What are the implications of the present findings for gene finding studies? Thus far, five groups have conducted genome-wide linkage scans in an attempt to find genomic regions which are involved in ADHD, and a number of regions that may be of interest have been identified. Linkage peaks with a LOD score above 2 (P < ∼.002) were reported at chromosomes 16p13 and 17p11 (Ogdie et al. 2003), chromosomes 7p and 15q (Bakker et al. 2003), chromosomes 4q, 8q, and 11q (Arcos-Burgos et al. 2004), chromosomes 5p and chromosome 12q (Hebebrand et al. 2006), and chromosomes 14q32 and 20q11 (Gayan et al. 2005). All these studies based diagnosis on DSM-IV (Ogdie et al. 2003; Bakker et al. 2003; Arcos-Burgos et al. 2004; Hebebrand et al. 2006) or DSM-III (Gayan et al. 2005) criteria. The discrepancy in the results of these five studies could be due to low statistical power. The present study showed that the genetic overlap between behavior checklist scores and the DSM-IV diagnosis of ADHD is high. This implies that the detection of genes, which play a role for ADHD, can be based on questionnaire scores, rather than diagnostic interviews. This will reduce the costs of collecting phenotypic data. Resources may then be reallocated to the collection of genotypic data. An increased number of subjects can be genotyped and the statistical power to detect a QTL will be increased.

Limitations

The results of this study should be interpreted bearing in mind the following limitations. First, further study is required to investigate if the results of the current study, which was based on a Dutch population sample, generalize to population samples outside the Netherlands. Second, clinical diagnoses were based on structured diagnostic interviews with the mother. The results may be different when the assessment of ADHD is based on expert clinical diagnoses. Third, no distinction was made between problems related to inattention and problems related to hyperactivity. Since the CBCL does not distinguish between inattention and hyperactivity (and probably the number of items is too small to reliably measure these two factors) we did not distinguish between the subscales. Fourth, we did not allow for sex differences in the genetic and environmental influences based on the results of univariate studies. Because of the increased statistical power in the multivariate model, it is possible that sex differences do exist.
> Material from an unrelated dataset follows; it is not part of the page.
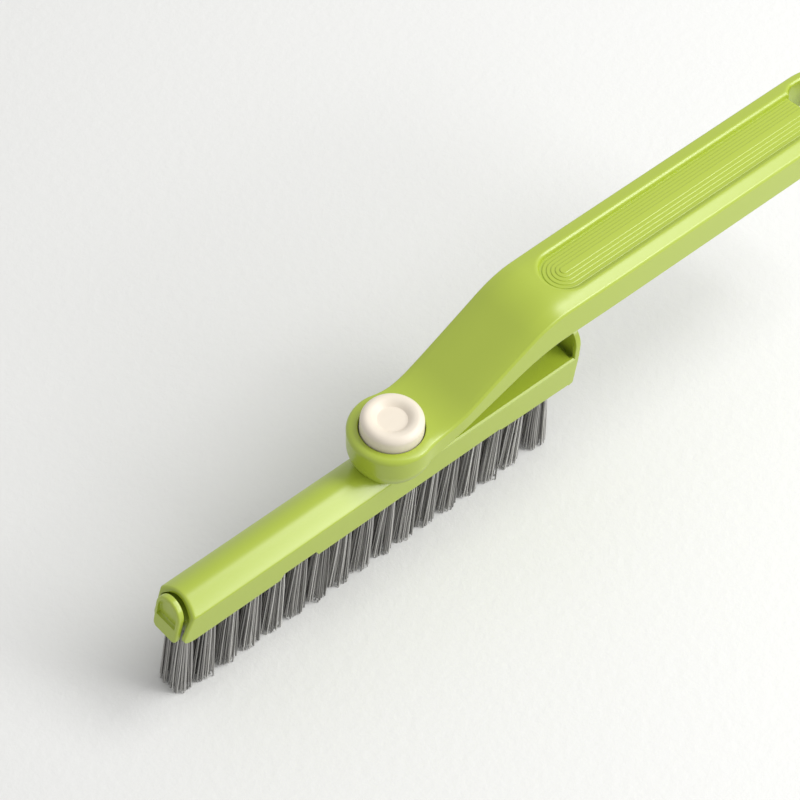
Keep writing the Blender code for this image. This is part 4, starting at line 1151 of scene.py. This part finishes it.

However, due to the categorical nature of the data, and the fact that some of the cells in the contingency tables contain few individuals in a two-group analysis, statistical problems will arise in a four-group analysis. Fifth, as a result of the categorical nature of the data, computational limitations prohibited inclusion of confidence intervals.

Clinical implications

Two general approaches towards the measurement of ADHD can be distinguished. In the DSM-IV framework, ADHD is viewed as a categorical trait. Using behavior checklists, children can show variation in a continuum from not affected at all to severely affected. The current study shows that variance in DSM-IV symptoms, the CBCL-AP scale, and the CPRS-R:S ADHD-I is explained mostly by genetic effects. The correlations between the genetic influences on variance in these three measurements of ADHD are high. This implies that different measurements tap the same genetic liability.